In “Incarcerated Mothers: The Project on Female Prisoners and Their Children,” Professor Robert
LaLonde
and Research Associate Susan George explore the impact of parental incarceration on children and families and their economic struggles following release from prison. The study uses administrative data from the Illinois Department of Corrections’ entrance and exit records, as well as other social service data, on approximately 14,000 Illinois women between 1990 and 2000. The project is funded by the Open Society, Chicago Community Trust, and Russell Sage.

Assistant Professor Ariel Kalil and Assistant Professor Thomas DeLeire co-organized the 2002 September Research Institute for the Joint Center for Poverty Research. The conference, whose theme was “Family Investments in Children’s Potential: Resources and Behaviors That Promote Children’s Success,” explored new research and avenues into the nurture-nature debate in child development, focusing on the important role that parents play in the lives of their children, as well as the role that other, outside forces play in mediating parental influences. A goal of the conference was to foster cross-disciplinary communication and to strengthen and generate new ideas for a research agenda focused on family investments in children. Kalil and DeLeire are the co-editors of the forthcoming conference volume, to be published by Lawrence Erlbaum in 2004.

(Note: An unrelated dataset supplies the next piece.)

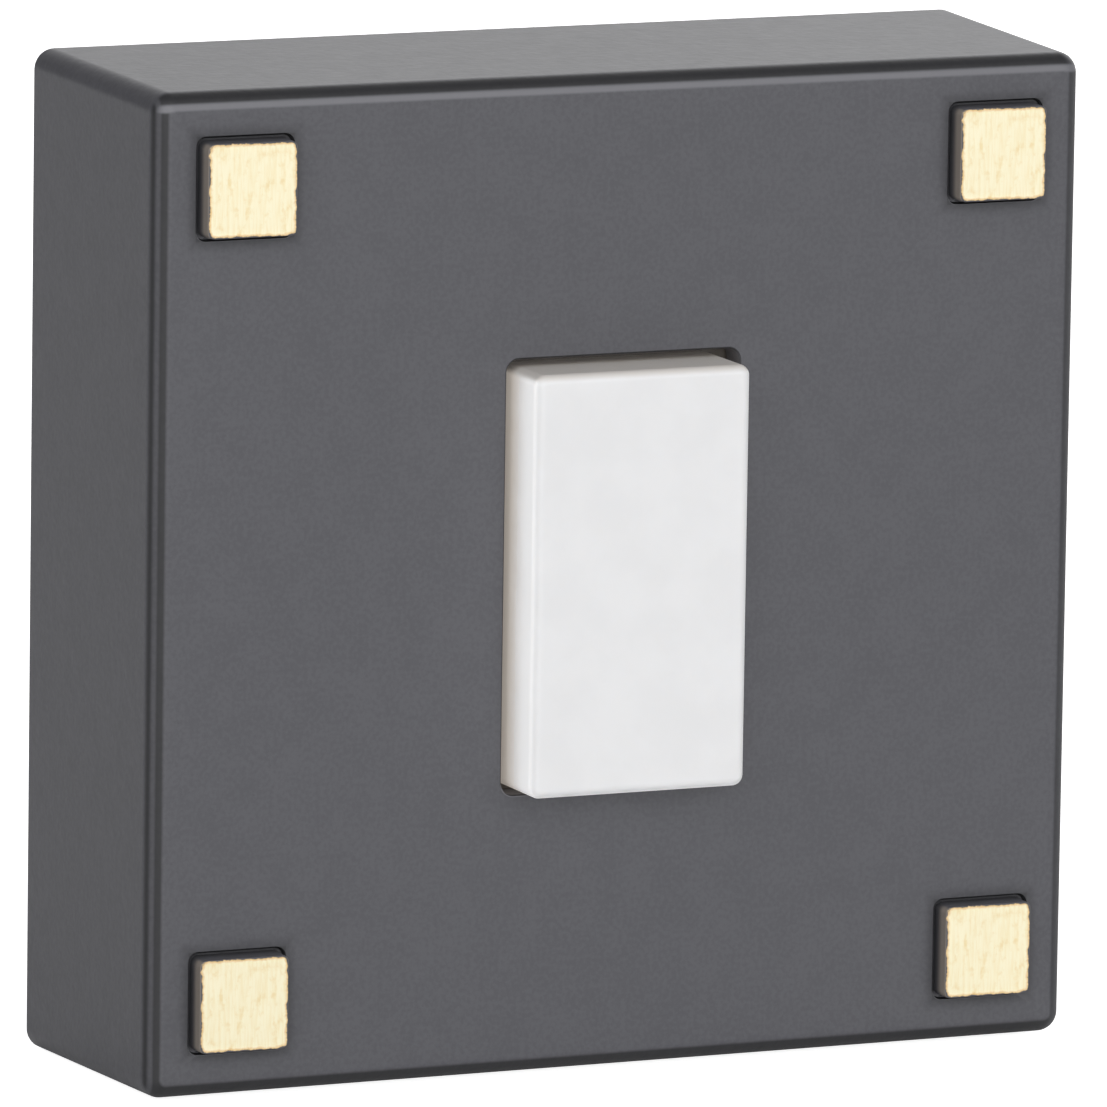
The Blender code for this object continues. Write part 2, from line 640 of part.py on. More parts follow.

DeLeire and Kalil also published “Good Things Come In 3’s: Multigenerational Coresidence and Adolescent Adjustment” in Demography (volume 39, 2002). This study showed that teenagers living in unmarried families are less likely to graduate from high school or attend college, more likely to smoke or drink, and more likely to initiate sexual activity. However, not all unmarried families are alike. In particular, teenagers living with their single mother and with at least one
grandparent in a multigenerational household have developmental outcomes that are at least as good as, and often better than, outcomes of teenagers in married families. These results persisted after controlling for a wide array of economic resources, parenting behavior, and home and school characteristics.

DeLeire and Kalil’s working paper, “How Do Cohabiting Couples with Children Spend Their Money?” compares household expenditures in cohabiting-parent families with single parents and married parents, finding that cohabiting parents spend nearly twice as much on alcohol than the other families. Kalil also authored a chapter on cohabitation and child development in Just Living Together: Implications of Cohabitation for Children, Families, and Social Policy (A. Booth and A. Crouter, editors, Lawrence Erlbaum, 2003).

Kalil and James Kunz (University of Maryland), in an article in Child Development (November/December 2002) entitled “Teenage Childbearing, Marital Status, and Depressive Symptoms in Later Life,” suggest that marital status, rather than age at first birth, may be more relevant for later life psychological health. The authors examined data from 990 interviews with women conducted by the National Longitudinal Survey of Youth from 1979 to 1992 to determine the impact of pre-childbearing factors on later occurrences of depression among teenage mothers, both married and unmarried. They found that married mothers, whether adult or adolescent at the birth of their first child, were less likely to develop symptoms of depression later in life.

Finally, Kalil, with coauthor R. Jayakody (Pennsylvania State University), explores the influence of men in low-income children’s lives in “Social Fathering in Low-Income African American Families with Preschool Children” (Journal of Marriage and the Family, 2002). This research found that the presence of a male relative who filled the role of “social father” is associated with higher levels of children’s school-readiness, whereas the presence of mothers’ romantic partners who played this role is associated with lower levels of emotional maturity on the part of the child.